The anniversary year of Hans Pfitzner (1869-1949) is marked by the re-emergence of a piano concerto that he wrote at the height of his fame. Pfitzner, acclaimed for his 1917 opera Palestrina, delivered the concerto in 1923, with Walter Gieseking as soloist. If Palestrina echoes Wagner’s Meistersinger, the concerto nods repeatedly in the direction of Brahms’s B-flat – and the nodding is done mostly by the listener.
Pfitzner’s fallen reputation is sometimes ascribed to his gruesome flirtation with the Nazis but this concerto suggests something more organically at fault. Each of four movements is introduced by a promising idea, which promptly gets lost in a mound of bombastic waffle. I have seldom heard a piece that is so utterly all-over-the-place, so directionless and devoid of purpose that the eye strays to the wristwatch (only 40 more minutes to go) and the ear prays for an armistice.

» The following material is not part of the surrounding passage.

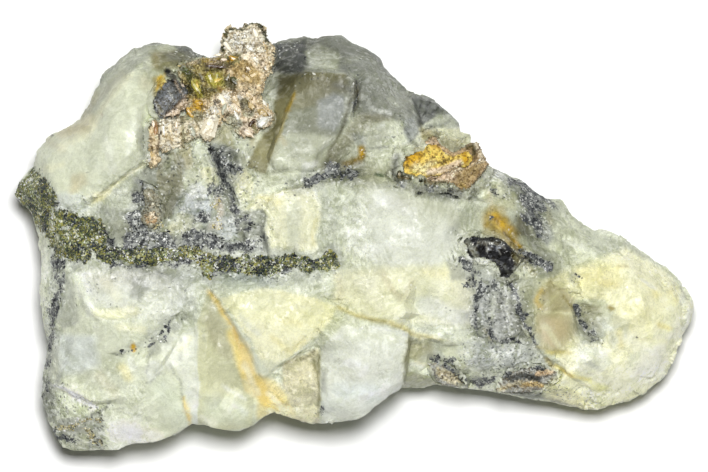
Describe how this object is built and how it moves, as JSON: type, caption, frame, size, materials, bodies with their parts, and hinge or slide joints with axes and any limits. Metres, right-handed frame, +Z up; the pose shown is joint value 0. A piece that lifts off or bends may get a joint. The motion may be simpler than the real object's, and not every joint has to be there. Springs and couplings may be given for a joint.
{
  "type": "silver on calcite specimen",
  "caption": "Broken hand specimen of milky calcite with native silver leaves and crusts, a granular sulphide vein and dark sulphide lumps, lying flat on its back.",
  "frame": {"origin": "middle of the flat back, on the surface that the specimen lies on", "axes": "+X along the length towards the narrow end, +Y towards the edge with the tall silver leaf, +Z up out of the broken face"},
  "size_m": [0.085, 0.0534, 0.0226],
  "materials": {
    "calcite": "satin",
    "silver": "satin",
    "ochre": "matte",
    "sulphide": "gloss"
  },
  "bodies": {
    "root": {"calcite": "calcite", "silver_mass": "silver", "silver_leaf": "silver", "silver_seam_left": "silver", "silver_seam_right": "silver", "silver_grains": "silver", "ochre_crust": "ochre", "sulphide_lump": "sulphide", "sulphide_knob": "sulphide"}
  },
  "joints": []
}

I toyed with the possibility that the soloist Markus Becker and conductor Constantin Trinks might have taken wrong tempi or, worse, taken Pfitzner at his own inflated estimation, but the second concerto on this Hyperion release shows them to be skilled and sensitive interpreters of music by a composer of decidedly superior character.
Walter Braunfels (1882-1954), who lived quietly in Cologne, had his music banned in the Third Reich on racial (half-Jewish) and religious (devout Catholic) grounds. A ‘piece for orchestra with piano obbligato’ that he wrote for the drawer in 1933-34 resurfaced only recently in the family archives, in 2017. Late-romantic, with the odd nod towards Hindemith, it represents an inner meditation of a lone soloist in a mass society gone mad. There is tension in the dialogue and tautness in the structure, with five contrasting movements and a surprisingly upbeat A-major ending. Bruckner and Mahler are primary influences, but Braunfels is his own master and he knows how to sustain attention. This timely discovery should really be taken up by our more adventurous symphony orchestras.